■ **What you will do**
Every entry must be duplicated precisely as written.

(Collected data)
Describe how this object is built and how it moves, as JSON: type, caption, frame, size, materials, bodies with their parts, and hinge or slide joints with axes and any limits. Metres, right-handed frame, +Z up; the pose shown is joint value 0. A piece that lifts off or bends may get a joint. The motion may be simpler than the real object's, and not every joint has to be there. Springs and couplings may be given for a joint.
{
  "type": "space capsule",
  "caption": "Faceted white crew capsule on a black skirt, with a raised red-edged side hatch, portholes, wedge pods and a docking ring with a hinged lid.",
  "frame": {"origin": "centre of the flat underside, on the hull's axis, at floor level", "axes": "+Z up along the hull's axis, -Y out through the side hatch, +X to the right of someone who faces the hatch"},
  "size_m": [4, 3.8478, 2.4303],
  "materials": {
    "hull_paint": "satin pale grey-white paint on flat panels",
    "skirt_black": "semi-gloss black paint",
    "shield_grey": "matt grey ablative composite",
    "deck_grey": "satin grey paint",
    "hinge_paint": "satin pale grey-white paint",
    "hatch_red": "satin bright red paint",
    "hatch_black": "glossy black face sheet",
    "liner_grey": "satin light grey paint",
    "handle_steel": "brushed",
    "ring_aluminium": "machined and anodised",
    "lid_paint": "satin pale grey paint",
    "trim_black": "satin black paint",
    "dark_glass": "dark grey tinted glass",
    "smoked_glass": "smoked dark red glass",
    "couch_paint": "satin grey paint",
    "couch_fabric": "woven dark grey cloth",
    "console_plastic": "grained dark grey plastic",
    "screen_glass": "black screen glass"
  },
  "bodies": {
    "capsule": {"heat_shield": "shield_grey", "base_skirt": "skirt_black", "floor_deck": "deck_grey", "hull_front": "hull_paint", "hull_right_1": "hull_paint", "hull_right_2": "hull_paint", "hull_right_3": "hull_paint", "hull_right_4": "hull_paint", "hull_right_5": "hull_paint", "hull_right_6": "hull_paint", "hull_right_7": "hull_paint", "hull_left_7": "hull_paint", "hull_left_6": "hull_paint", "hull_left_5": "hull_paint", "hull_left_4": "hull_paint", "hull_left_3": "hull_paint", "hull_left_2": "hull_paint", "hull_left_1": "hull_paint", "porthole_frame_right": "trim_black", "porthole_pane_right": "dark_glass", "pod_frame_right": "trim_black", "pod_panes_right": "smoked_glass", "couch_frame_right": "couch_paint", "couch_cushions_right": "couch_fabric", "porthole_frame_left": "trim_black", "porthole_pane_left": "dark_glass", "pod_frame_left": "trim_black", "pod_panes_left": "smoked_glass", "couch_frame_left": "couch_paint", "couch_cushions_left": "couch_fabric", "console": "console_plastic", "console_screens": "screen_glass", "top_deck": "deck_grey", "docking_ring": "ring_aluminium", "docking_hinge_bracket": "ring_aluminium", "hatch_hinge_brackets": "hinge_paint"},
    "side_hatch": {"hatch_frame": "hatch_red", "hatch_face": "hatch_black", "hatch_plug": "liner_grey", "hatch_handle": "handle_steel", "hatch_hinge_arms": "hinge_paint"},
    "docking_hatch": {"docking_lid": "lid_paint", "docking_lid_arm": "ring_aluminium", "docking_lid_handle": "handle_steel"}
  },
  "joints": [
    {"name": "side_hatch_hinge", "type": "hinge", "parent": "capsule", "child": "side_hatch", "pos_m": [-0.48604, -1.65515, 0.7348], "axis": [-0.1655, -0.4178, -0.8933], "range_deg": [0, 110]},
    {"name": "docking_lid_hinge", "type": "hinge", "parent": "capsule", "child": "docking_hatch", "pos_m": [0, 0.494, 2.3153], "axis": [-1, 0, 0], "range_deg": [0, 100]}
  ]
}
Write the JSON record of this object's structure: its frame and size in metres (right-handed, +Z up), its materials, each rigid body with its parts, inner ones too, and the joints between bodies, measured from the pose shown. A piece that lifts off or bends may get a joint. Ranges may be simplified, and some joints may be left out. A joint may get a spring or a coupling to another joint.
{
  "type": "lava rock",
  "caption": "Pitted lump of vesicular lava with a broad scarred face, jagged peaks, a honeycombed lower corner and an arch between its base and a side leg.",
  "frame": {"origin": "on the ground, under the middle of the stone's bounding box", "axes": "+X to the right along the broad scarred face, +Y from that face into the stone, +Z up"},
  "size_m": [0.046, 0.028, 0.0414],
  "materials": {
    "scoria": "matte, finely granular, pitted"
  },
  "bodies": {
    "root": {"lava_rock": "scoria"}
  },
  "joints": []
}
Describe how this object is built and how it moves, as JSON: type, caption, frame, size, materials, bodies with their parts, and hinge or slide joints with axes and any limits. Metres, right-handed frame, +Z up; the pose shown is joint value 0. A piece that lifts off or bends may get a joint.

■ **Solution for this exercise**
Describe how this object is built and how it moves, as JSON: type, caption, frame, size, materials, bodies with their parts, and hinge or slide joints with axes and any limits. Metres, right-handed frame, +Z up; the pose shown is joint value 0. A piece that lifts off or bends may get a joint. The motion may be simpler than the real object's, and not every joint has to be there. Springs and couplings may be given for a joint.
{
  "type": "space capsule",
  "caption": "Faceted white crew capsule on a black skirt, with a raised red-edged side hatch, portholes, wedge pods and a docking ring with a hinged lid.",
  "frame": {"origin": "centre of the flat underside, on the hull's axis, at floor level", "axes": "+Z up along the hull's axis, -Y out through the side hatch, +X to the right of someone who faces the hatch"},
  "size_m": [4, 3.8478, 2.4303],
  "materials": {
    "hull_paint": "satin pale grey-white paint on flat panels",
    "skirt_black": "semi-gloss black paint",
    "shield_grey": "matt grey ablative composite",
    "deck_grey": "satin grey paint",
    "hinge_paint": "satin pale grey-white paint",
    "hatch_red": "satin bright red paint",
    "hatch_black": "glossy black face sheet",
    "liner_grey": "satin light grey paint",
    "handle_steel": "brushed",
    "ring_aluminium": "machined and anodised",
    "lid_paint": "satin pale grey paint",
    "trim_black": "satin black paint",
    "dark_glass": "dark grey tinted glass",
    "smoked_glass": "smoked dark red glass",
    "couch_paint": "satin grey paint",
    "couch_fabric": "woven dark grey cloth",
    "console_plastic": "grained dark grey plastic",
    "screen_glass": "black screen glass"
  },
  "bodies": {
    "capsule": {"heat_shield": "shield_grey", "base_skirt": "skirt_black", "floor_deck": "deck_grey", "hull_front": "hull_paint", "hull_right_1": "hull_paint", "hull_right_2": "hull_paint", "hull_right_3": "hull_paint", "hull_right_4": "hull_paint", "hull_right_5": "hull_paint", "hull_right_6": "hull_paint", "hull_right_7": "hull_paint", "hull_left_7": "hull_paint", "hull_left_6": "hull_paint", "hull_left_5": "hull_paint", "hull_left_4": "hull_paint", "hull_left_3": "hull_paint", "hull_left_2": "hull_paint", "hull_left_1": "hull_paint", "porthole_frame_right": "trim_black", "porthole_pane_right": "dark_glass", "pod_frame_right": "trim_black", "pod_panes_right": "smoked_glass", "couch_frame_right": "couch_paint", "couch_cushions_right": "couch_fabric", "porthole_frame_left": "trim_black", "porthole_pane_left": "dark_glass", "pod_frame_left": "trim_black", "pod_panes_left": "smoked_glass", "couch_frame_left": "couch_paint", "couch_cushions_left": "couch_fabric", "console": "console_plastic", "console_screens": "screen_glass", "top_deck": "deck_grey", "docking_ring": "ring_aluminium", "docking_hinge_bracket": "ring_aluminium", "hatch_hinge_brackets": "hinge_paint"},
    "side_hatch": {"hatch_frame": "hatch_red", "hatch_face": "hatch_black", "hatch_plug": "liner_grey", "hatch_handle": "handle_steel", "hatch_hinge_arms": "hinge_paint"},
    "docking_hatch": {"docking_lid": "lid_paint", "docking_lid_arm": "ring_aluminium", "docking_lid_handle": "handle_steel"}
  },
  "joints": [
    {"name": "side_hatch_hinge", "type": "hinge", "parent": "capsule", "child": "side_hatch", "pos_m": [-0.48604, -1.65515, 0.7348], "axis": [-0.1655, -0.4178, -0.8933], "range_deg": [0, 110]},
    {"name": "docking_lid_hinge", "type": "hinge", "parent": "capsule", "child": "docking_hatch", "pos_m": [0, 0.494, 2.3153], "axis": [-1, 0, 0], "range_deg": [0, 100]}
  ]
}
Write the JSON record of this object's structure: its frame and size in metres (right-handed, +Z up), its materials, each rigid body with its parts, inner ones too, and the joints between bodies, measured from the pose shown. A piece that lifts off or bends may get a joint. Ranges may be simplified, and some joints may be left out. A joint may get a spring or a coupling to another joint.
{
  "type": "lava rock",
  "caption": "Pitted lump of vesicular lava with a broad scarred face, jagged peaks, a honeycombed lower corner and an arch between its base and a side leg.",
  "frame": {"origin": "on the ground, under the middle of the stone's bounding box", "axes": "+X to the right along the broad scarred face, +Y from that face into the stone, +Z up"},
  "size_m": [0.046, 0.028, 0.0414],
  "materials": {
    "scoria": "matte, finely granular, pitted"
  },
  "bodies": {
    "root": {"lava_rock": "scoria"}
  },
  "joints": []
}
Describe how this object is built and how it moves, as JSON: type, caption, frame, size, materials, bodies with their parts, and hinge or slide joints with axes and any limits. Metres, right-handed frame, +Z up; the pose shown is joint value 0. A piece that lifts off or bends may get a joint.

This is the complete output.